1. Elisabeth Leidinge
2. Ann Jansson
3. Anette Börjesson (c)
4. Angelica Burevik
5. Mia Kåberg
6. Anna Svenjeby
7. Eva Andersson
8. Anette Hansson
9. Karin Åhman-Svensson
11. Pia Sundhage
Liz Deighan was the third member of England’s midfield trio and, at 30, the oldest member of the starting XI. A slight but sinewy figure, bristling with energy, North-easterner Deighan played for St. Helens and collected a 35th cap.
On the left wing, Southampton’s Pat Chapman shrugged off a back injury to win her 28th cap. She’d been crocked in the Denmark semi-final, but also laid on the cross for Bampton’s winning header in Hjørring. Linda Curl of Norwich Ladies wore number 9 and won her 31st cap at the age of just 22.

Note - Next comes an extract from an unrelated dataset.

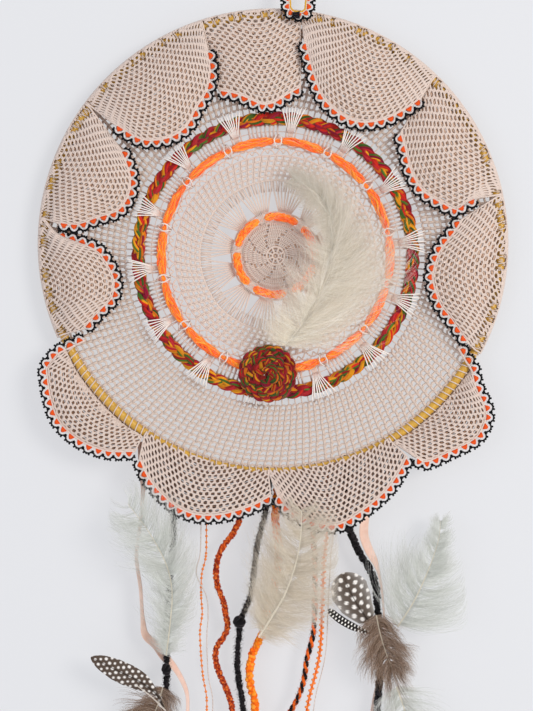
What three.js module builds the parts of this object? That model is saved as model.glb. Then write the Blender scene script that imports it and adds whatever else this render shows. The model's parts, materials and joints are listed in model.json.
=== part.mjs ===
// Dream catcher: a crocheted doily stretched in a ribbon-wrapped hoop, with eleven border lobes, a hanging
// loop, and feathered strands of yarn and ribbon below. Millimetres, +Z up, front towards -Y.
// The origin is the point where the hanging loop rests on its nail.
import * as THREE from 'three';

// ---------- Driving dimensions ----------
const HOOP_X = -16;            // hoop centre, sideways of the nail
const HOOP_Z = -210;           // hoop centre, below the nail
const HOOP_R = 147;            // centreline radius of the ring
const CORE_R = 2;              // bare ring's own radius
const WRAP_IN = 2.3;           // ribbon wrap, inner radius
const WRAP_OUT = 3;            // ribbon wrap, outer radius
const WRAP_SLIT = 0.35;        // half angle of the wrap's open seam, radians
const HOOP_STEPS = 48;         // straight steps round the hoop
const GAP = 0.3;               // clearance between touching pieces

const WEB_FRONT = 0;           // the doily ground lies from here ...
const WEB_BACK = 1;            // ... back to here
const WEB_R = 143.5;
const DOILY_X = 1.6;           // centre of the doily's pattern, from the hoop centre
const DOILY_Z = -7.7;

const RING_FRONT = -5.3;       // front of the threaded yarn rings
const RING_BACK = -GAP;
const INNER_RING_R = 25.2;
const INNER_RING_W = 5;
const OUTER_RING_R = 73.5;
const OUTER_RING_W = 5.8;
const BRAID_R = 88.3;
const BRAID_W = 8.7;

const ROSETTE = { x: -3.2, z: -83.2, r: 19.3, back: -5.7, front: -16 };

const LOBE_CLEAR = WRAP_OUT + 1.1;   // lobe mid-surface round the hoop tube
const LOBE_T = 1.2;                  // lobe thickness
const EDGE_W = 5.6;                  // edging width
const EDGE_T = 1.4;                  // edging thickness
const EDGE_INSET = EDGE_W / 2 + 0.6; // lace ends this far inside the edging's centre line

const rad = (deg) => (deg * Math.PI) / 180;

// ---------- Small helpers ----------
const object = new THREE.Group();
const hoop = new THREE.Group();
hoop.position.set(HOOP_X, 0, HOOP_Z);
object.add(hoop);

function material(color, roughness, metalness = 0) {
  return new THREE.MeshStandardMaterial({ color, roughness, metalness });
}

const finish = {
  steel: material('#8f9296', 0.4, 0.9),
  mustard: material('#d9a93c', 0.45),
  lace: material('#dccabf', 0.9),
  orange: material('#ff7a1a', 0.9),
  braid: material('#a8321f', 0.9),
  edging: material('#e05a28', 0.85),
  peach: material('#eab79c', 0.4),
  black: material('#141315', 0.95),
  rust: material('#b8481a', 0.9),
  cream: material('#e6e2d6', 0.95),
  brown: material('#75614f', 0.95),
  guinea: material('#4a3f3a', 0.8),
};

function add(name, geometry, mat, parent = hoop) {
  const mesh = new THREE.Mesh(geometry, mat);
  mesh.name = name;
  parent.add(mesh);
  return mesh;
}

// A closed body from a grid of section rings: rings[i] is a loop of points, capped at both ends.
function loft(rings, closed = false) {
  const n = rings[0].length;
  const position = [];
  const index = [];
  for (const ring of rings) {
    for (const p of ring) {
      position.push(p.x, p.y, p.z);
    }
  }
  const spans = closed ? rings.length : rings.length - 1;
  for (let i = 0; i < spans; i += 1) {
    const a = i * n;
    const b = ((i + 1) % rings.length) * n;
    for (let j = 0; j < n; j += 1) {
      const k = (j + 1) % n;
      index.push(a + j, a + k, b + k, a + j, b + k, b + j);
    }
  }
  if (!closed) {
    // each end is closed by strips between opposite points, so a bent section closes too
    const last = (rings.length - 1) * n;
    for (let j = 0; j < n / 2 - 1; j += 1) {
      const quad = [j, j + 1, n - 2 - j, n - 1 - j];
      index.push(quad[0], quad[2], quad[1], quad[0], quad[3], quad[2]);
      const far = quad.map((v) => v + last);
      index.push(far[0], far[1], far[2], far[0], far[2], far[3]);
    }
  }
  const geometry = new THREE.BufferGeometry();
  geometry.setAttribute('position', new THREE.Float32BufferAttribute(position, 3));
  geometry.setIndex(orient(position, index));
  return geometry;
}

// Flips the faces of a closed body when they point inwards.
function orient(position, index) {
  let volume = 0;
  const point = (i) => new THREE.Vector3(position[3 * i], position[3 * i + 1], position[3 * i + 2]);
  for (let t = 0; t < index.length; t += 3) {
    volume += point(index[t]).dot(point(index[t + 1]).cross(point(index[t + 2])));
  }
  if (volume > 0) {
    return index;
  }
  const flipped = [];
  for (let t = 0; t < index.length; t += 3) {
    flipped.push(index[t], index[t + 2], index[t + 1]);
  }
  return flipped;
}

// A ring about the Y axis from a closed section given as [radius, y] pairs.
function ringSolid(radius, section, cx, cz, steps) {
  const rings = [];
  for (let i = 0; i < steps; i += 1) {
    const a = (2 * Math.PI * i) / steps;
    rings.push(section.map(([dr, y]) => new THREE.Vector3(
      cx + (radius + dr) * Math.sin(a),
      y,
      cz + (radius + dr) * Math.cos(a),
    )));
  }
  return loft(rings, true);
}

function roundSection(r, sides) {
  const points = [];
  for (let j = 0; j < sides; j += 1) {
    const a = (2 * Math.PI * j) / sides;
    points.push([r * Math.cos(a), r * Math.sin(a)]);
  }
  return points;
}

function ovalSection(width, front, back, sides) {
  const mid = (front + back) / 2;
  const half = (back - front) / 2;
  return roundSection(1, sides).map(([u, v]) => [(u * width) / 2, mid + v * half]);
}

// ---------- Hoop ----------
add('hoop_core', ringSolid(HOOP_R, roundSection(CORE_R, 6), 0, 0, HOOP_STEPS), finish.steel);

function wrapSection() {
  const outer = [];
  const inner = [];
  const steps = 7;
  for (let j = 0; j <= steps; j += 1) {
    const a = WRAP_SLIT + ((2 * Math.PI - 2 * WRAP_SLIT) * j) / steps;
    // the open seam faces the back, +Y
    const u = Math.sin(a);
    const v = Math.cos(a);
    outer.push([WRAP_OUT * u, WRAP_OUT * v]);
    inner.push([WRAP_IN * u, WRAP_IN * v]);
  }
  return outer.concat(inner.reverse());
}
add('hoop_wrap', ringSolid(HOOP_R, wrapSection(), 0, 0, HOOP_STEPS), finish.mustard);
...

Kerry Davis of Crewe Ladies started on the right, but with license to roam. An exceptional 21-year-old athlete with pace to burn, Davis clearly had the raw materials to reach the top in any sport. It was unusual in those days for football to win out, given the lack of rewards on offer. But England were sure glad it did: livewire Davis won her tenth cap and had already blasted 11 goals.
England’s substitute’s bench combined youth with experience. Friends of Fulham’s Brenda Sempare and Millwall Lioness Hope Powell, aged 22 and 17 respectively, were the young Tyros. Both midfielders debuted in the 6–0 rout of Ireland at Reading the previous September and had three caps apiece.
At the other end of the career spectrum was England’s original skipper Sheila Parker (née Porter), who had 30 caps. Parker began her career with Preston Ladies (the famous Dick, Kerr’s. Yes: Dick, Kerr’s, if you please!) Her astonishing career was a thread of continuity running through the different eras of women’s football in England. Along with Deighan she’d played for St. Helens in their 1983 WFA Cup final defeat and had moved on to Chorley.
Completing the squad was six times capped Terry Irvine, 32, Wiseman’s goalkeeping understudy who played for Aylesbury. And Janet Turner, a specialist left-winger who had also been in St. Helens’ 1983 Cup final team but had recently joined Kerry Davis at Crewe. Turner was the only sub to be used in Gothenburg and she collected a 12th cap.